The right choice depends less on brand recognition and more on operating model. SMB professional services firms often prioritize speed, affordability, and manageable administration. Enterprise firms usually prioritize global controls, multi-entity governance, compliance, advanced analytics, and integration with broader enterprise architecture. This guide compares the platforms through an implementation and decision-making lens, with realistic tradeoffs rather than generic feature checklists.
At-a-glance comparison: Odoo vs NetSuite vs SAP vs Oracle
| Platform | Best fit | Deployment model | Professional services strengths | Primary limitations |
|---|---|---|---|---|
| Odoo | SMB to lower midmarket firms needing flexibility and lower entry cost | Cloud or self-hosted | Modular apps, broad functional coverage, customizable workflows, lower upfront cost | Requires careful partner selection, variable implementation quality, less enterprise governance depth |
| NetSuite | Midmarket and upper midmarket services firms standardizing on cloud ERP | Cloud | Strong financials, multi-entity support, PSA ecosystem, relatively structured deployment model | Subscription cost can rise with modules and users, customization requires governance, less flexible than open frameworks |
| SAP | Large enterprises with complex controls, global operations, and broader ERP standardization goals | Primarily cloud with enterprise deployment options depending on product path | Deep finance and enterprise process control, strong analytics, global governance capabilities | Higher implementation complexity, heavier change management, often more than SMB firms need |
| Oracle | Large and growing services organizations needing enterprise finance, planning, and automation depth | Cloud-first enterprise deployment | Strong financial management, EPM alignment, automation, global scale, broad enterprise suite | Cost and implementation effort can be significant, requires mature internal ownership |
How professional services requirements differ by company size
SMB firms usually need a practical system that improves billing discipline, project visibility, and cash flow without creating a large internal IT burden. They often accept lighter process sophistication if the platform is easier to deploy and administer. Enterprise firms face a different challenge: they need standardized controls across business units, legal entities, geographies, and service lines while still supporting local operational variation. That usually increases the importance of role-based security, auditability, workflow governance, integration architecture, and advanced reporting.

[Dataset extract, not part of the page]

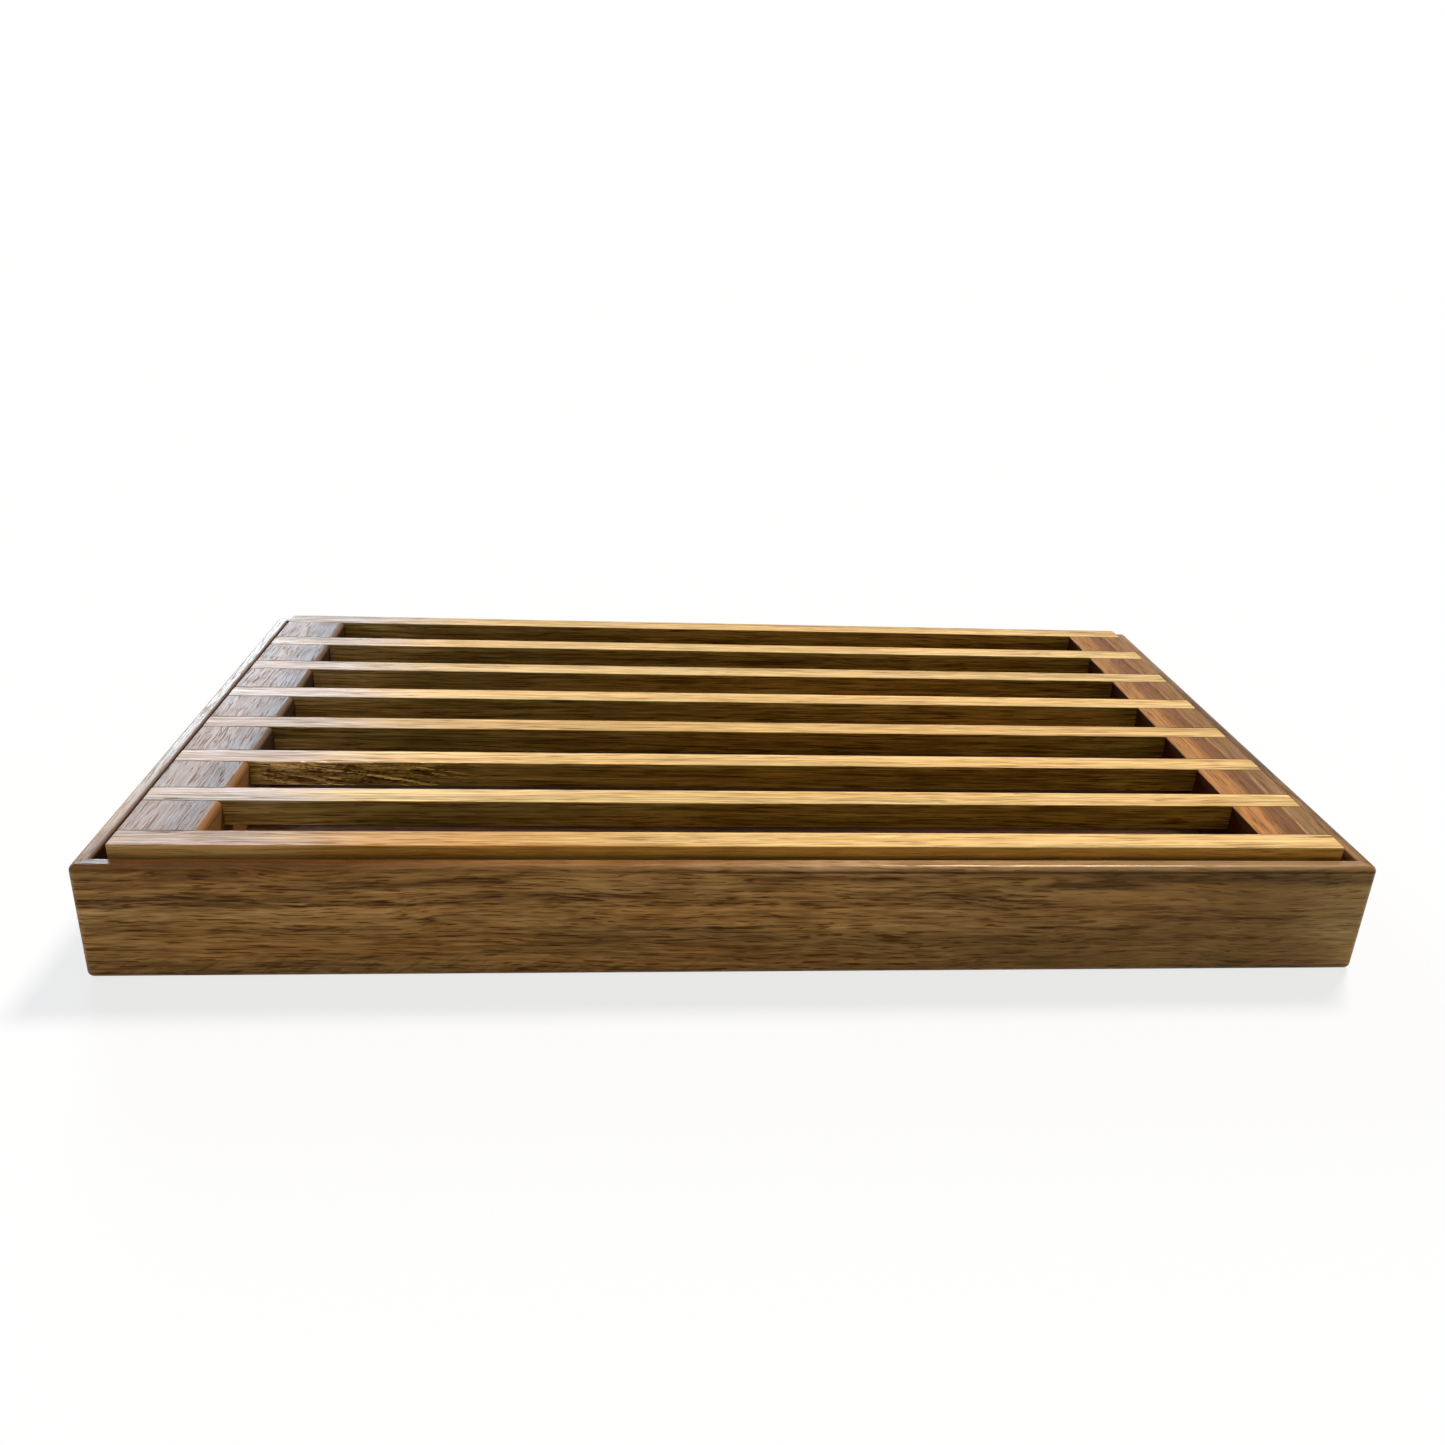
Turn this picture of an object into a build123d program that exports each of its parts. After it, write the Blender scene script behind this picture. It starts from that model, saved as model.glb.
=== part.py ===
"""Bread board: a slatted rack that lifts out of a shallow wooden crumb tray.

Millimetres, +Z up. The origin is on the table, under the middle of the tray, with X along its
length and -Y at its front.
"""

import os

from build123d import *

os.makedirs("parts", exist_ok=True)

# Tray walls
tray_length = 400.0
tray_depth = 212.0
tray_height = 39.0
wall_thickness = 5.0
corner_radius = 2.3
rim_outer_radius = 2.0
rim_inner_radius = 0.8
foot_radius = 2.2

# How far the shape that cuts the mitres runs past the walls
overrun = 1.0

# Tray floor, a board of edge-glued staves inside the walls
floor_thickness = 22.0
stave_count = 5

# Rack, resting on the floor, a little proud of the rim, with room to lift it out
rack_proud = 3.5
end_clearance = 3.7
side_clearance = 1.5

# Rack rails, notched from above for the slats
rail_width = 24.6
left_rail_inner_radius = 2.0
right_rail_inner_radius = 0.5
rail_outer_radius = 0.5
notch_clearance = 0.25

# Slats, glued into the notches flush with the tops of the rails
slat_count = 8
slat_width = 8.7
slat_height = 9.0
slat_end_radius = 1.0
slat_arris_radius = 0.4

# Places that follow from the sizes above
inner_length = tray_length - 2 * wall_thickness
inner_depth = tray_depth - 2 * wall_thickness
stave_width = inner_depth / stave_count
rack_length = inner_length - 2 * end_clearance
rack_depth = inner_depth - 2 * side_clearance
rack_top = tray_height + rack_proud
slat_seat = rack_top - slat_height
slat_pitch = (rack_depth - slat_width) / (slat_count - 1)


def slat_front(index):
    """Y of a slat's front face, counted from the front of the rack."""
    return -rack_depth / 2 + index * slat_pitch


def tray_wall(corners):
    """A wall, cut from the whole ring of walls by a mitre at each of its two corners."""
    far_x, far_y = tray_length / 2 + overrun, tray_depth / 2 + overrun
    near_x, near_y = inner_length / 2 - overrun, inner_depth / 2 - overrun
    outline = [(x * far_x, y * far_y) for x, y in corners]
    outline += [(x * near_x, y * near_y) for x, y in reversed(corners)]
    with BuildPart() as wall:
        with BuildSketch():
            RectangleRounded(tray_length, tray_depth, corner_radius)
            Rectangle(inner_length, inner_depth, mode=Mode.SUBTRACT)
        extrude(amount=tray_height)
        fillet(wall.faces().sort_by(Axis.Z)[-1].outer_wire().edges(), rim_outer_radius)
        fillet(wall.faces().sort_by(Axis.Z)[-1].inner_wires()[0].edges(), rim_inner_radius)
        fillet(wall.faces().sort_by(Axis.Z)[0].outer_wire().edges(), foot_radius)
        with BuildSketch():
            Polygon(*outline, align=None)
        extrude(amount=tray_height, mode=Mode.INTERSECT)
    return wall.part


def floor_stave(index):
    """A stave of the floor, its grain along the tray."""
    front = -inner_depth / 2 + index * stave_width
    with BuildPart() as stave:
        with BuildSketch(Plane((0, front, 0))):
            Rectangle(inner_length, stave_width, align=(Align.CENTER, Align.MIN))
        extrude(amount=floor_thickness)
    return stave.part


def rack_rail(side, inner_radius):
    """An end rail of the rack: a comb whose teeth stand between the slats."""
    low_x = side * (rack_length - rail_width) / 2 - rail_width / 2
    tooth_width = slat_pitch - slat_width - notch_clearance
    with BuildPart() as rail:
        with BuildSketch(Plane.YZ.offset(low_x)):
            with Locations((0, floor_thickness)):
                Rectangle(rack_depth, slat_seat - floor_thickness, align=(Align.CENTER, Align.MIN))
            for index in range(slat_count - 1):
                with Locations((slat_front(index) + slat_width, slat_seat)):
                    Rectangle(tooth_width, slat_height, align=(Align.MIN, Align.MIN))
        extrude(amount=rail_width)
        arrises = rail.edges().filter_by(Axis.Y).group_by(Axis.Z)[-1].group_by(Axis.X)
        inner, outer = (arrises[-1], arrises[0]) if side < 0 else (arrises[0], arrises[-1])
        fillet(inner, inner_radius)
        fillet(outer, rail_outer_radius)
    return rail.part


def rack_slat(index):
    """A slat across both rails, its arrises eased."""
    with BuildPart() as slat:
        with BuildSketch(Plane((0, slat_front(index) + slat_width / 2, slat_seat))):
            RectangleRounded(rack_length, slat_width, slat_end_radius)
        extrude(amount=slat_height)
        fillet(slat.faces().sort_by(Axis.Z)[-1].edges(), slat_arris_radius)
        fillet(slat.faces().sort_by(Axis.Z)[0].edges(), slat_arris_radius)
    return slat.part


def save(name, piece):
    """Label a finished piece and write it as its own STEP file."""
    piece.label = name
    export_step(piece, f"parts/{name}.step")


save("front_wall", tray_wall([(-1, -1), (1, -1)]))
save("back_wall", tray_wall([(-1, 1), (1, 1)]))
save("left_wall", tray_wall([(-1, -1), (-1, 1)]))
save("right_wall", tray_wall([(1, -1), (1, 1)]))

for number in range(stave_count):
    save(f"floor_stave_{number + 1}", floor_stave(number))

save("left_rail", rack_rail(-1, left_rail_inner_radius))
save("right_rail", rack_rail(1, right_rail_inner_radius))

for number in range(slat_count):
    save(f"slat_{number + 1}", rack_slat(number))
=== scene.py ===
import math
import random

import bmesh
import bpy
from mathutils import Matrix, Vector, noise

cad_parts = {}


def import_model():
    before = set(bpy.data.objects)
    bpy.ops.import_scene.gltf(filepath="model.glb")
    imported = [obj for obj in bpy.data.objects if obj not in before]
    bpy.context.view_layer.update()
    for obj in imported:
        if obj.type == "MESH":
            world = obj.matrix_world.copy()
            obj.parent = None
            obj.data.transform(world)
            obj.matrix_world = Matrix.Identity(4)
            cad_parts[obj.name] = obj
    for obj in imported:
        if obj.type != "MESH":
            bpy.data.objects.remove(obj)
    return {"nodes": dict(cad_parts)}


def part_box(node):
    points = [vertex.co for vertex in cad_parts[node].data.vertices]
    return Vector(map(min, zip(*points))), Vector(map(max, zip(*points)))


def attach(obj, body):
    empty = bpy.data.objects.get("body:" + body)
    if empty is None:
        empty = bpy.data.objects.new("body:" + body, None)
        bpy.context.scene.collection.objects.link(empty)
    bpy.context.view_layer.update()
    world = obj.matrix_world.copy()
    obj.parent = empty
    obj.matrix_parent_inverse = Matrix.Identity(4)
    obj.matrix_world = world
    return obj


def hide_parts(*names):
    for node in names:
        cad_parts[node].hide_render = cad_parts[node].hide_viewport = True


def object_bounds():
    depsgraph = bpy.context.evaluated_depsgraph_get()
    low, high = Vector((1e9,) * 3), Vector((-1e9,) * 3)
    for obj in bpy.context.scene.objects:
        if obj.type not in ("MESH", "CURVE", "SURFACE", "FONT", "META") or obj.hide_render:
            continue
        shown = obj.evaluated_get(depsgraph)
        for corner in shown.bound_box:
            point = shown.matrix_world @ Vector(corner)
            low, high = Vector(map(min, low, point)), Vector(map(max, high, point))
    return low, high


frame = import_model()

cad_low, cad_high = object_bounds()
nodes = frame["nodes"]

# Tones, as linear red, green and blue
FRONT_TONE = (0.338, 0.172, 0.049)
FRONT_STREAK = (0.106, 0.043, 0.008)
BACK_TONE = (0.240, 0.122, 0.037)
LEFT_TONE = (0.205, 0.092, 0.042)
RIGHT_TONE = (0.245, 0.120, 0.040)
SIDE_STREAK = (0.085, 0.034, 0.014)
# The tray floor's dark tone is partly its own and partly painted shade
FLOOR_TONE_WITH_SHADE = (0.090, 0.037, 0.013)
FLOOR_STREAK = (0.045, 0.021, 0.010)
SLAT_TONE = (0.67, 0.426, 0.158)
SLAT_STREAK = (0.42, 0.225, 0.062)
RAIL_STREAK = (0.090, 0.036, 0.012)
SHEEN_TONE = (1.0, 0.72, 0.34)
WHITE = (1.0, 1.0, 1.0)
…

- SMB priorities: lower total cost, faster implementation, simpler administration, flexible workflows, and quick time-to-value
- Midmarket priorities: stronger project accounting, multi-entity finance, recurring revenue support, and scalable reporting
- Enterprise priorities: global consolidation, compliance, advanced planning, enterprise integrations, and controlled customization
- Professional services-specific priorities across all sizes: utilization tracking, resource planning, project margin visibility, billing accuracy, and forecast reliability
Pricing comparison and total cost considerations
ERP pricing in professional services is rarely straightforward because software cost is only one part of the investment. Buyers should evaluate subscription or license fees, implementation services, data migration, integrations, support, training, and ongoing administration. Odoo often appears least expensive at entry level, but customization and partner-led deployment can materially change total cost. NetSuite usually lands in the midmarket range with predictable cloud subscription economics, though module expansion can increase annual spend. SAP and Oracle generally require larger budgets, especially when deployed as part of broader enterprise transformation.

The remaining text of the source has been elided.